- **Task details**
Reproduce every record below exactly as it appears.

━━ Information provided ━━

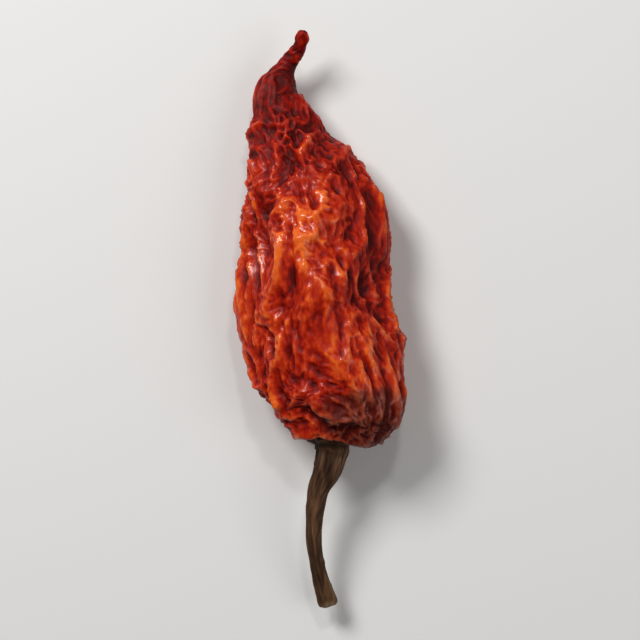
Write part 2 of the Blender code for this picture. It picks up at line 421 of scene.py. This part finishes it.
def net(points, width):
    """A raised net of height 1 round rounded cells: high where a point is nearly as far from the
    nearest of the scattered spots as from the next. Each cell has a shallow pit in its middle."""
    cell = np.floor(points).astype(int)
    first = np.full(points.shape[:-1], np.inf)
    second = first.copy()
    for corner in np.ndindex(3, 3, 3):
        near_cell = cell + corner - 1
        away = np.linalg.norm(near_cell + SPOTS[table_row(near_cell)] - points, axis=-1)
        second = np.minimum(second, np.maximum(first, away))
        first = np.minimum(first, away)
    return np.exp(-(((second - first) / width) ** 2)) - PIT_DEPTH * ease(PIT_RADIUS, 0.0, first)


def bent_grain(fresh):
    """Where the wrinkles are looked up: the straight fresh fruit's points, shortened so that the
    wrinkles run lengthwise, and the same points bent by a slow noise so that they wind."""
    grain = fresh / (1, 1, WRINKLE_STRETCH)
    bend = [noise(grain / BEND_SIZE + place) for place in BEND_PLACES]
    return grain, grain + BEND_DEPTH * np.stack(bend, axis=-1)


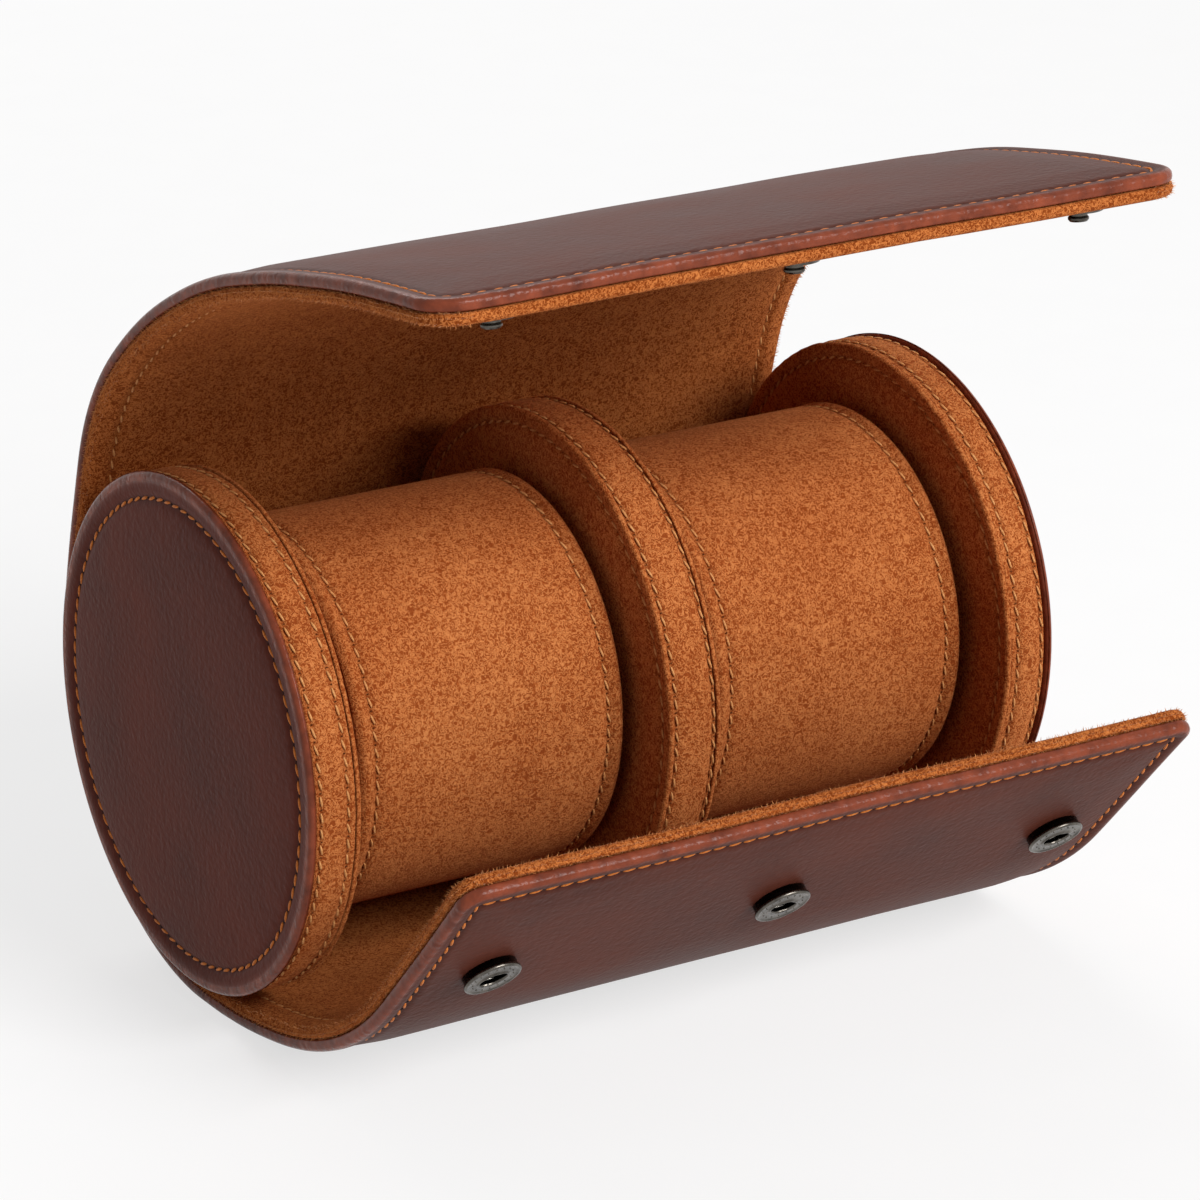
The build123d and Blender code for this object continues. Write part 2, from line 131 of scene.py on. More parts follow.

━━━

- **Output of the exercise**
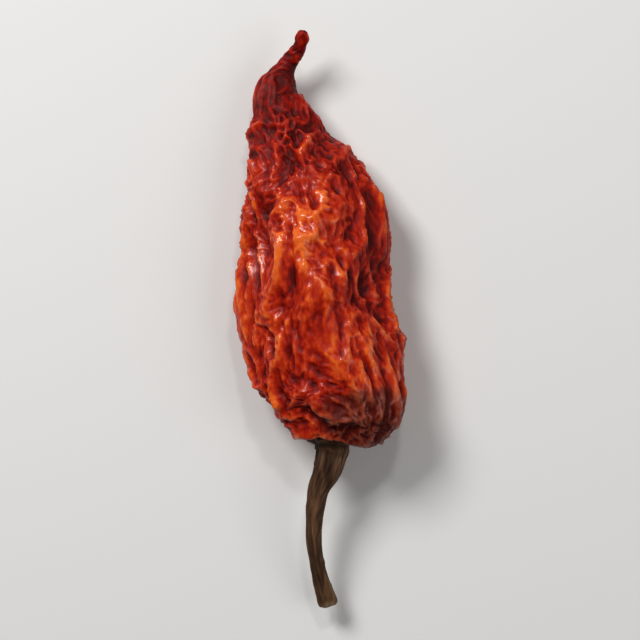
Write part 2 of the Blender code for this picture. It picks up at line 421 of scene.py. This part finishes it.
def net(points, width):
    """A raised net of height 1 round rounded cells: high where a point is nearly as far from the
    nearest of the scattered spots as from the next. Each cell has a shallow pit in its middle."""
    cell = np.floor(points).astype(int)
    first = np.full(points.shape[:-1], np.inf)
    second = first.copy()
    for corner in np.ndindex(3, 3, 3):
        near_cell = cell + corner - 1
        away = np.linalg.norm(near_cell + SPOTS[table_row(near_cell)] - points, axis=-1)
        second = np.minimum(second, np.maximum(first, away))
        first = np.minimum(first, away)
    return np.exp(-(((second - first) / width) ** 2)) - PIT_DEPTH * ease(PIT_RADIUS, 0.0, first)


def bent_grain(fresh):
    """Where the wrinkles are looked up: the straight fresh fruit's points, shortened so that the
    wrinkles run lengthwise, and the same points bent by a slow noise so that they wind."""
    grain = fresh / (1, 1, WRINKLE_STRETCH)
    bend = [noise(grain / BEND_SIZE + place) for place in BEND_PLACES]
    return grain, grain + BEND_DEPTH * np.stack(bend, axis=-1)


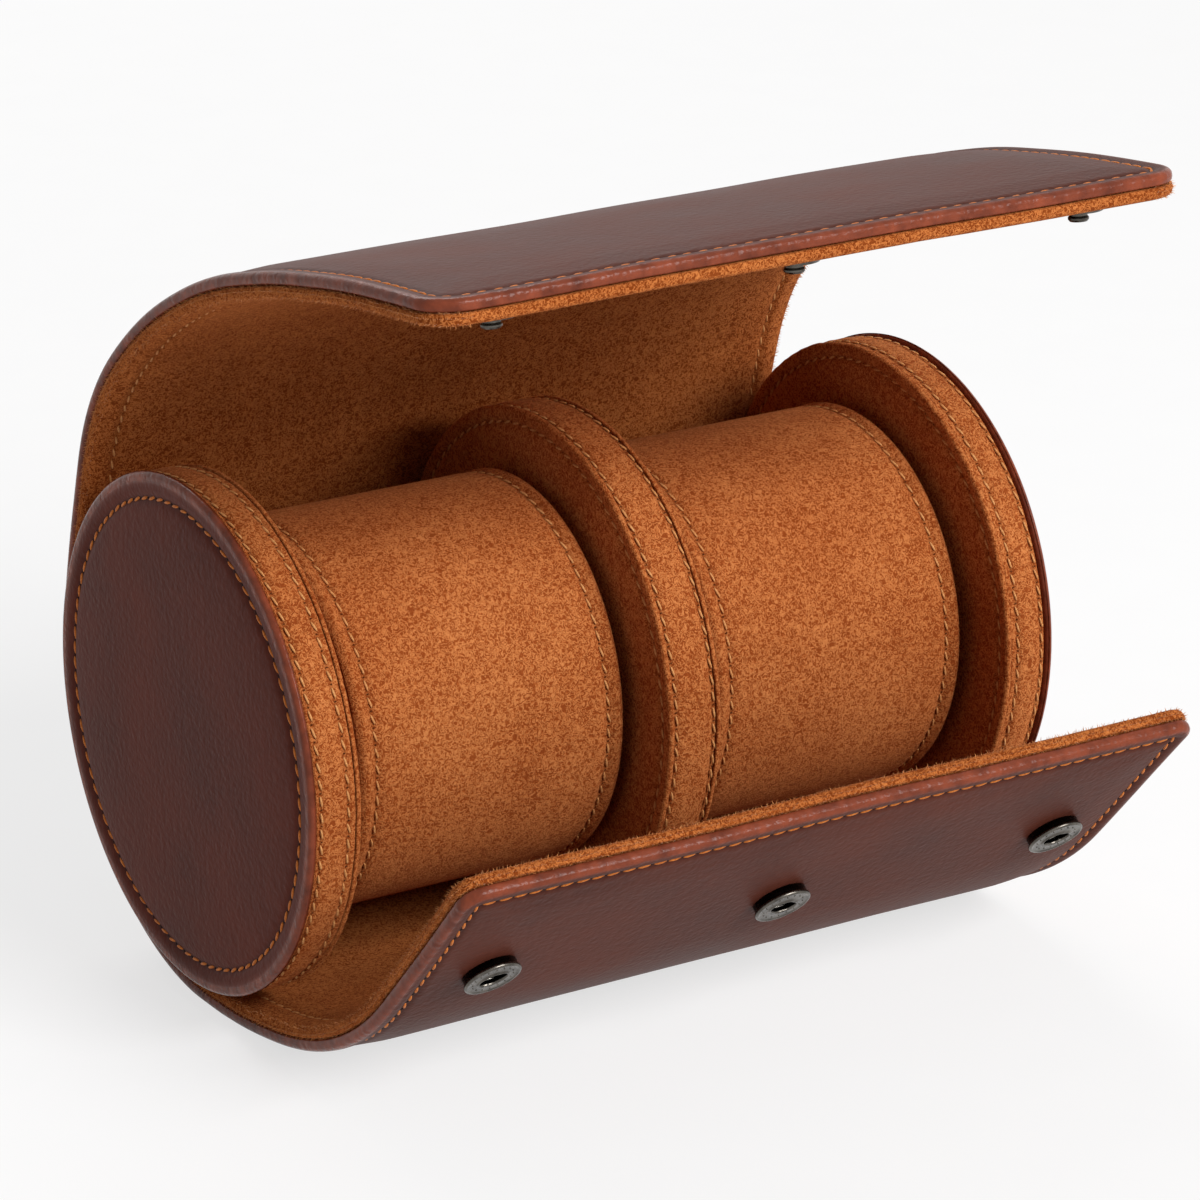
The build123d and Blender code for this object continues. Write part 2, from line 131 of scene.py on. More parts follow.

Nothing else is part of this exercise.